Attending your hair and makeup trial

When to do it: About two months before your wedding.

You’ll want to look your best on your big day, so be sure to schedule some time with your hair and makeup pros to try on your wedding look. This is the time to decide exactly how you’ll wear your hair and how your makeup will look so don’t be afraid to speak up if you don’t like a particular style.

Meeting your bandleader or DJ

When to do it: A few weeks before your wedding.

Most bandleaders and DJs like to meet with couples in person to discuss the wedding playlist and other important details of the day. Since your wedding DJ or bandleader will likely serve as emcee for the night, it’s essential that he or she is well-versed on how the day will flow, any special requests, or unique circumstances. This meeting can be done over the phone, but it’s often best handled in-person if possible.

Having your venue walk-through

When to do it: About two weeks before.

If you’re able to visit your venue a few weeks before your big day, a final walk-through is a good way to ensure everything will run smoothly on the day of. You’ll want to attend this wedding meeting with your partner and planner, if possible.
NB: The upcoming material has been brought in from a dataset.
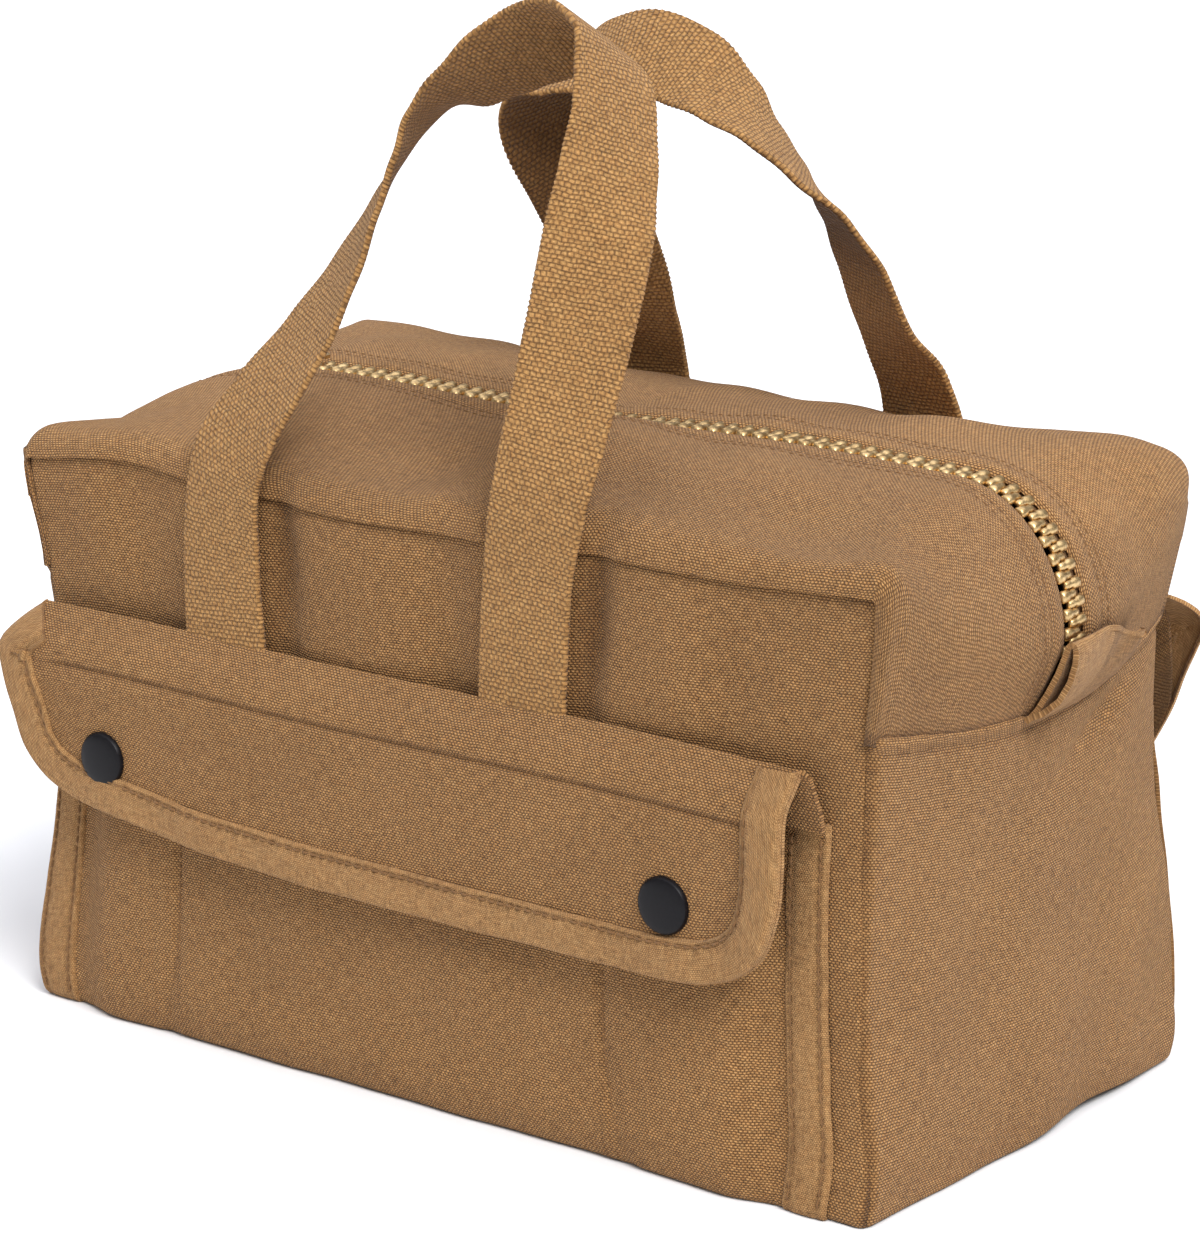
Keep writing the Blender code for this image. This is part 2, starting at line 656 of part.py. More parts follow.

You’ll be able to, literally, walk through how your wedding day will run, and ask any final questions of your venue coordinator.

Getting your marriage license

When to do it: It depends on the jurisdiction where you’re getting married, but usually a few weeks to a month before your big day.

Be sure to check out your state’s laws well in advance of your wedding day to make sure you have the proper paperwork and forms filled out. Many states have a waiting period so don’t wait until the last minute to show up at the appropriate government building. Some states do offer “proxy weddings,” but this is an event that you and your partner will most likely have to attend together (it’s usually a fun one, though!).